Image copyright © by Marcus Trahan

Cheyenne Autumn

(1964)

They say that John Ford’s last film was done partly in penance for all the nasty, murdering Indians he put into so many of his earlier westerns. This time he wanted to show how badly they were treated, show it from the Indian’s point of view. Well, cripes, John, would it have killed you to cast a few actual Indians in the picture? Instead we get a lot of whites (Sal Mineo, I shit you not) and Hispanics.

Well, of course he hired some Indians. There’s a few hundred extras portraying the few hundred starving Cheyenne who finally got fed up with the broken promises of the Bureau of Indian Affairs and set out for their homeland in Yellowstone country. Only this picture was shot in Utah, and the Cheyenne were interned and left to starve in Oklahoma, a thousand miles from Utah. And what sort of Indians do you get in Utah? You get Navajo, that’s what you get.

Now, Ford was so eager to make this all “authentic” that he had all the Indians, including Sal Mineo, speaking Cheyenne … only these extras, and the dialogue coaches who taught the “Indians” their lines, were all Navajo, of course, and didn’t know a word of Cheyenne. So they taught them Navajo. Who would know? Only another Navajo, of course.

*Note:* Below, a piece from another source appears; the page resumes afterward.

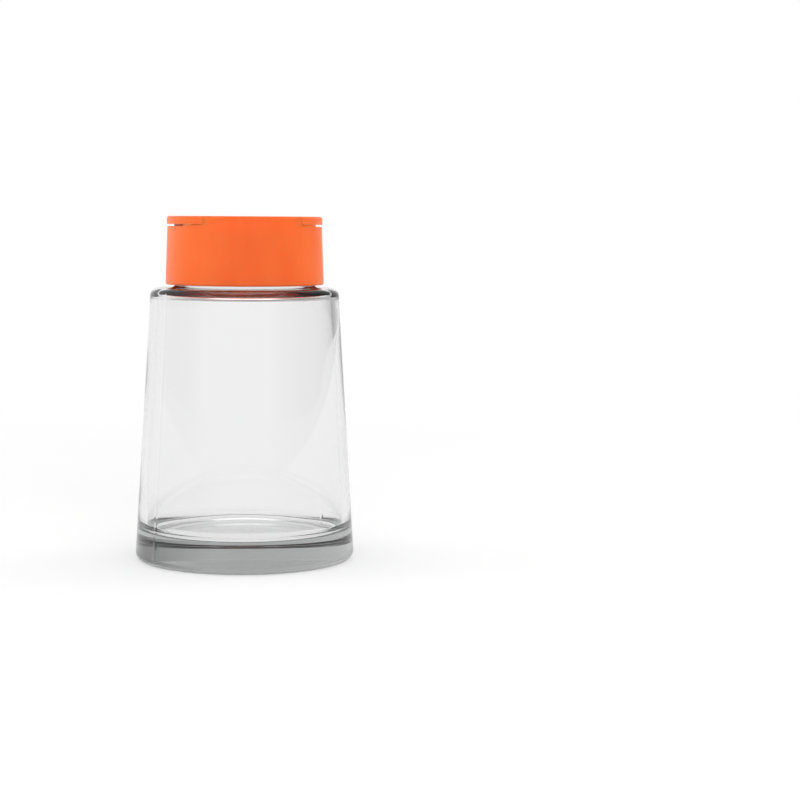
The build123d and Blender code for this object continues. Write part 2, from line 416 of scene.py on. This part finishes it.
def thread_rise(angle, height):
    """How far the glass thread stands out at these angles and heights, from 0 to 1."""
    rise = np.zeros_like(angle)
    for turn in range(math.ceil(THREAD_TURNS) + 1):
        along = angle / FULL_TURN + turn
        centre = NECK_THREAD_START + THREAD_LEAD * along
        ridge = np.clip(1 - np.abs(height - centre) / (NECK_THREAD_WIDTH / 2), 0, 1)
        full = np.minimum(1, NECK_THREAD_FULLNESS * smooth_step(ridge, 0, 1))
        rise = np.maximum(rise, full * fade_at_ends(along, NECK_THREAD_FADE))
    return rise


def stipple_lift(turn, radius):
    """How far the foot's slanting ridges lift the glass."""
    inner_edge, outer_edge = STIPPLE_RING
    foot = smooth_step(radius, inner_edge, inner_edge + STIPPLE_FADE)
    foot *= 1 - smooth_step(radius, outer_edge - STIPPLE_FADE, outer_edge)
    ridges = 0.5 - 0.5 * np.cos(STIPPLE_COUNT * turn + STIPPLE_SLANT * (radius - inner_edge))
    return STIPPLE_DEPTH * foot * ridges


def wall_shift(turn, height):
    """How far the inner wall is out of true."""
    wall = smooth_step(height, *WAVE_FADE_IN) * (1 - smooth_step(height, *WAVE_FADE_OUT))
    waves = (s * np.sin(count * turn + phase + climb * height) for s, count, phase, climb in WALL_WAVES)
    return WALL_WAVE * wall * sum(waves)


def build_glass():
    """The jar as one turned skin, with its neck thread, stippled foot, mould seams and uneven inner wall."""
    profile = glass_profile()
    lip = int(np.argmax(profile[:, 1]))
    rows = len(profile)
    angle = np.arange(AROUND) * FULL_TURN / AROUND
    radius = np.repeat(profile[:, :1], AROUND, 1)
    height = np.repeat(profile[:, 1:], AROUND, 1)
    turn = np.repeat(angle[None, :], rows, 0)
    inner = (np.arange(rows) > lip)[:, None]

    neck = ~inner & within(height, NECK_THREAD_SPAN)
    radius += NECK_THREAD_HEIGHT * thread_rise(turn, height) * neck
    lift = stipple_lift(turn, radius) * (height < STIPPLE_TOP) * ~inner
    radius += wall_shift(turn, height) * inner

    foot_share = 1 - smooth_step(height, *SEAM_FOOT_FADE)
    seam = SEAM_HEIGHT + (SEAM_FOOT_HEIGHT - SEAM_HEIGHT) * foot_share
    seam *= ~inner & within(height, SEAM_SPAN)
    for seam_angle in (SEAM_ANGLE, SEAM_ANGLE + math.pi):
        column = int(round(seam_angle / FULL_TURN * AROUND)) % AROUND
        radius[:, column] += seam[:, column]

    places = np.stack([radius * np.cos(turn), radius * np.sin(turn), height + lift], -1).reshape(-1, 3)
    low_pole, high_pole = len(places), len(places) + 1
    places = np.vstack([places, [[0, 0, PUNT_HEIGHT], [0, 0, FLOOR_CROWN_HEIGHT]]]) * MM

    def at(row, column):
        return row * AROUND + column

    faces = []
    for j in range(AROUND):
        k = (j + 1) % AROUND
        faces.append((low_pole, k, j))
        for i in range(rows - 1):
            faces.append((at(i, j), at(i, k), at(i + 1, k), at(i + 1, j)))
        faces.append((at(rows - 1, j), at(rows - 1, k), high_pole))
    return mesh_object("jar_glass", places, faces, GLASS)


glass = build_glass()
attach(glass, "jar")
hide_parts("glass_jar")


def build_cap_thread():
    """The ridge inside the skirt that climbs between the turns of the glass thread."""
    steps = CAP_THREAD_STEPS
    section = [
        (CAP_THREAD_ROOT, -CAP_THREAD_HALF_BASE),
        (CAP_THREAD_CREST, -CAP_THREAD_HALF_CREST),
        (CAP_THREAD_CREST, CAP_THREAD_HALF_CREST),
        (CAP_THREAD_ROOT, CAP_THREAD_HALF_BASE),
    ]
    start = NECK_THREAD_START - THREAD_LEAD / 2
    places = []
    for step in range(steps + 1):
        along = THREAD_TURNS * step / steps
        rise = max(float(fade_at_ends(along, CAP_THREAD_FADE)), CAP_THREAD_LEAST)
        turn = along * FULL_TURN
        for radius, offset in section:
            r = CAP_THREAD_ROOT + (radius - CAP_THREAD_ROOT) * rise
            z = start + THREAD_LEAD * along + offset
            places.append((r * math.cos(turn) * MM, r * math.sin(turn) * MM, z * MM))
    sides = len(section)
    faces = [tuple(range(sides)), tuple(range(steps * sides + sides - 1, steps * sides - 1, -1))]
    for step in range(steps):
        for side in range(sides):
            a, b = step * sides + side, step * sides + (side + 1) % sides
            faces.append((a, a + sides, b + sides, b))
    made = mesh_object("cap_thread", places, faces, ORANGE)
    bevel = made.modifiers.new("round", "BEVEL")
    bevel.width = CAP_THREAD_BEVEL * MM
    bevel.segments = BEVEL_SEGMENTS
    bevel.limit_method = "ANGLE"
    return made


cap_thread = build_cap_thread()
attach(cap_thread, "cap")


def build_hinge(side, name, node):
    """A living hinge: a strip that is thinnest along its middle, laid across the gap between the cap and its
    flap.
    """
    across, along = HINGE_CELLS
    middle = BAND_HALF_WIDTH + HINGE_GAP / 2
    half = HINGE_GAP / 2 + HINGE_OVERLAP
    places = []
    for level in (0, 1):
        for i in range(across + 1):
            offset = half * (2 * i / across - 1)
            thin = HINGE_THINNING * HINGE_THICKNESS * (1 - (offset / half) ** 2)
            z = HINGE_TOP - thin if level else HINGE_TOP - HINGE_THICKNESS
            for j in range(along + 1):
                y = HINGE_HALF_LENGTH * (2 * j / along - 1)
                places.append((side * (middle + offset) * MM, y * MM, z * MM))
    level_size = (across + 1) * (along + 1)

    def at(level, i, j):
        return level * level_size + i * (along + 1) + j

    faces = []
    for i in range(across):
        for j in range(along):
            faces.append((at(1, i, j), at(1, i + 1, j), at(1, i + 1, j + 1), at(1, i, j + 1)))
            faces.append((at(0, i, j), at(0, i, j + 1), at(0, i + 1, j + 1), at(0, i + 1, j)))
    for i in range(across):
        faces.append((at(0, i, 0), at(0, i + 1, 0), at(1, i + 1, 0), at(1, i, 0)))
        faces.append((at(0, i, along), at(1, i, along), at(1, i + 1, along), at(0, i + 1, along)))
    for j in range(along):
        faces.append((at(0, 0, j), at(1, 0, j), at(1, 0, j + 1), at(0, 0, j + 1)))
        faces.append((at(0, across, j), at(0, across, j + 1), at(1, across, j + 1), at(1, across, j)))
    if side < 0:
        faces = [face[::-1] for face in faces]
    # The web's material is the paler orange, a painted highlight
    made = mesh_object(name, places, faces, WEB_PLASTIC_PAINTED_HIGHLIGHT, smooth=False)
    level = (HINGE_TOP - HINGE_THICKNESS / 2) * MM
    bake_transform(made)
    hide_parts(node)


build_hinge(-1, "shaker_hinge_web", "shaker_hinge")
build_hinge(1, "spoon_hinge_web", "spoon_hinge")


def finish_node(name, material):
    """Gives a CAD node its material and softens its sharp edges."""
    node = nodes[name]
    node.data.materials.clear()
    node.data.materials.append(material)
    weld = node.modifiers.new("weld", "WELD")
    weld.merge_threshold = WELD_REACH * MM
    bevel = node.modifiers.new("bevel", "BEVEL")
    bevel.width = EDGE_BEVEL * MM
    bevel.segments = BEVEL_SEGMENTS
    bevel.limit_method = "ANGLE"
    bevel.angle_limit = SHARP_ANGLE
    normals = node.modifiers.new("normals", "WEIGHTED_NORMAL")
    normals.keep_sharp = False


for name in ("cap_body", "shaker_flap", "spoon_flap"):
    finish_node(name, ORANGE)
finish_node("seal_ring", FOAM)


# Studio
def build_floor():
    """A pale floor that fades to white and keeps the shadow. Through glass it is an even pale grey."""
    material, tree = empty_material("studio_floor")
    place = add_node(tree, "ShaderNodeTexCoord").outputs["Object"]
    reach = add_node(tree, "ShaderNodeVectorMath", {0: place}, operation="LENGTH").outputs["Value"]
    inputs = {"Value": reach, 1: FLOOR_NEAR, 2: FLOOR_FAR}
    far = add_node(tree, "ShaderNodeMapRange", inputs, interpolation_type="SMOOTHSTEP").outputs[0]
    pale = add_node(tree, "ShaderNodeBsdfDiffuse", {"Color": FLOOR_COLOUR}).outputs[0]
    lift = add_node(tree, "ShaderNodeEmission", {"Strength": FLOOR_LIFT}).outputs[0]
    near = add_node(tree, "ShaderNodeAddShader", {0: pale, 1: lift}).outputs[0]
    white = add_node(tree, "ShaderNodeEmission", {"Strength": 1.0}).outputs[0]
    seen = mix_shaders(tree, far, near, white)
    ray = add_node(tree, "ShaderNodeLightPath").outputs
    looked = calculate(tree, "MAXIMUM", ray["Is Camera Ray"], ray["Is Glossy Ray"])
    plain = mix_shaders(tree, looked, pale, seen)
    glazed = add_node(tree, "ShaderNodeEmission", {"Strength": THROUGH_GLASS}).outputs[0]
    show(tree, mix_shaders(tree, ray["Is Transmission Ray"], plain, glazed))
    places = [(0, 0, 0)]
    for k in range(FLOOR_SIDES):
        angle = k * FULL_TURN / FLOOR_SIDES
        places.append((FLOOR_RADIUS * math.cos(angle), FLOOR_RADIUS * math.sin(angle), 0))
    faces = [(0, 1 + k, 1 + (k + 1) % FLOOR_SIDES) for k in range(FLOOR_SIDES)]
    floor = mesh_object("studio_floor", places, faces, material, smooth=False)


def background(tree, strength):
    return add_node(tree, "ShaderNodeBackground", {"Color": WHITE, "Strength": strength}).outputs[0]


def build_world():
    """Even light for surfaces, and white for the camera. Gloss and glass see a studio with darker sides and
    ceiling and a bright patch overhead."""
    world = bpy.data.worlds.new("studio")
    world.use_nodes = True
    tree = world.node_tree
    tree.nodes.clear()
    direction = add_node(tree, "ShaderNodeTexCoord").outputs["Generated"]
    parts = add_node(tree, "ShaderNodeSeparateXYZ", {0: direction}).outputs
    ray = add_node(tree, "ShaderNodeLightPath").outputs
    ceiling = remap(tree, parts["Z"], THROUGH_GLASS, CEILING_LEVEL, CEILING_SPAN)
    overhead = remap(tree, parts["Z"], 0, OVERHEAD_LEVEL, OVERHEAD_SPAN)
    above = calculate(tree, "ADD", ceiling, overhead)
    right = remap(tree, parts["X"], 1.0, RIGHT_LEVEL, RIGHT_SPAN)
    left = remap(tree, parts["X"], LEFT_LEVEL, 1.0, LEFT_SPAN)
    level = calculate(tree, "MULTIPLY", above, calculate(tree, "MULTIPLY", right, left))
    reflected = calculate(tree, "MAXIMUM", ray["Is Glossy Ray"], ray["Is Transmission Ray"])
    soft = mix_shaders(tree, reflected, background(tree, WORLD_LIGHT), background(tree, level))
    seen = mix_shaders(tree, ray["Is Camera Ray"], soft, background(tree, 1.0))
    add_node(tree, "ShaderNodeOutputWorld", {"Surface": seen})
    bpy.context.scene.world = world


def add_softbox(name, azimuth, elevation, distance, width, height, power):
    """A rectangular lamp that faces the jar. Azimuth is round the jar, 0 in front and 90 at +X."""
    data = bpy.data.lights.new(name, "AREA")
    data.shape = "RECTANGLE"
    data.size = width
    data.size_y = height
    data.energy = power
    lamp = bpy.data.objects.new(name, data)
    bpy.context.scene.collection.objects.link(lamp)
    a, e = math.radians(azimuth), math.radians(elevation)
    out = Vector((math.sin(a) * math.cos(e), -math.cos(a) * math.cos(e), math.sin(e)))
    lamp.location = Vector((0, 0, LAMP_AIM_HEIGHT * MM)) + out * distance
    lamp.rotation_euler = (-out).to_track_quat("-Z", "Y").to_euler()
    lamp.visible_camera = False
    lamp.visible_glossy = False
    lamp.visible_transmission = False


def build_camera():
    """The camera, placed round the jar by its azimuth and then turned by pan, tilt and roll."""
    data = bpy.data.cameras.new("camera")
    data.sensor_width = SENSOR
    data.lens = FOCAL_PIXELS / IMAGE_PIXELS * SENSOR
    data.clip_start, data.clip_end = CLIP
    camera = bpy.data.objects.new("camera", data)
    bpy.context.scene.collection.objects.link(camera)
    camera.location = Vector((
        CAMERA_DISTANCE * math.sin(CAMERA_AZIMUTH),
        -CAMERA_DISTANCE * math.cos(CAMERA_AZIMUTH),
        CAMERA_HEIGHT,
    )) * MM
    heading = Matrix.Rotation(CAMERA_AZIMUTH - CAMERA_PAN, 4, "Z")
    down = Matrix.Rotation(math.pi / 2 - CAMERA_TILT, 4, "X")
    tip = Matrix.Rotation(CAMERA_ROLL, 4, "Z")
    camera.rotation_euler = (heading @ down @ tip).to_euler()
    bpy.context.scene.camera = camera


build_floor()
build_world()
for name, side in (("left_softbox", -1), ("right_softbox", 1)):
    add_softbox(name, azimuth=108 * side, elevation=6, distance=0.9, width=0.5, height=0.7, power=5.5)
add_softbox("front_softbox", azimuth=0, elevation=25, distance=1.3, width=1.0, height=0.7, power=8)
add_softbox("top_softbox", azimuth=0, elevation=88, distance=1.0, width=0.8, height=0.8, power=1.5)
build_camera()

bpy.context.scene.view_settings.view_transform = "Standard"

According to Tony Hillerman, who knew a lot of Navajos, the actual dialogue is dirty jokes in Navajo. Which is probably why, in theaters all over the Four Corners area comprising the biggest rez in America, in Arizona, New Mexico, Utah, and Colorado, audiences were falling in the aisles, dying of laughter, every time an “Indian” spoke. (Wiki says this story hasn’t been confirmed—if the Navajo know, they haven’t let the cat out of the bag—but I want to believe it. It strikes me as a very Indian sort of joke to play on the white-eyes.)

As for the movie itself … it’s large and lovely in the Super Panavision cameras, shot mostly in Ford’s beloved Monument Valley with its incredible spires and steeples and stone sailing ships. But it’s quite slow. In a modern film you can often sense when a director is padding a scene by how long it takes someone to drive into the scene, get out of a car, walk to a door, and wait for an answer. All that can be compressed radically and not only not ruin the film, it can actually make it more interesting and keep it moving. Here we get long, long shots of riders vanishing in a cloud of dust, and long, long lines of soldiers or Indians plodding along. Ford could have trimmed 20 minutes of run time from this 154 minute film just by shortening those scenes. And it needs it, believe me.

And then, inexplicably, right around the time these roadshow-type pictures used to break for an intermission, we cut to Dodge City. And who should be sitting there at a card table in a phony glamorous saloon but Jimmy Stewart as Wyatt Earp. This long, long scene is played for laughs, with Jimmy at his drawling, cool-headed worst. He shoots a cowboy in the foot and then operates on him. Meanwhile, the town is in a panic, and all the men in town are arming to go out and shoot them some of them marauding Cheyenne who are said to be just outside of town. Earp and Doc Holliday ride out with them, and even more comic hijinx ensue.

I can hardly express how wildly inappropriate this is. The movie is about the long march of the Northern Cheyenne to rejoin their people, as they had been promised. These were 1300 people who had surrendered after their last big victory at Little Big Horn, and then been dumped in Indian Territory, a place they had never been. Their internment started in 1877. After a year there were only about 300 of them left, most of them dead from measles. And they said fuck this, and took off. The suffering was intense, just as with the Cherokee and the Trail of Tears, and the Navajo with that rat bastard Kit Carson. And in the middle of this you dump an entirely irrelevant comic scene in Dodge City, just so you can get Jimmy Stewart’s name on the marquee? Hell, I’ve got an idea. Why not, in the middle of Schindler’s List, have all the cast suddenly break into a rousing rendition of “Springtime for Hitler,” lighten the mood a little. That would be just about as insensitive as this scene.

Anyway … according to what I read at Wiki, the movie is a lot more accurate, historically, than most of these things. The main thing they seem to have left out was that during the long march north, the Cheyenne killed and raped a fair number of white settlers. They stole a lot of cattle, for which I don’t think anyone can blame them. And after all, what did you expect? The Cheyenne were a warlike people, a brutal people (but, in the end, no more brutal than the whites), and their land had been invaded by foreigners. International law permits fighting against invaders. Rape … not so much. I understand that Ford wanted to show the tribe as victims, which they certainly were, having had every promise made to them broken in only a few months or years. But let’s not pretend they were angelic.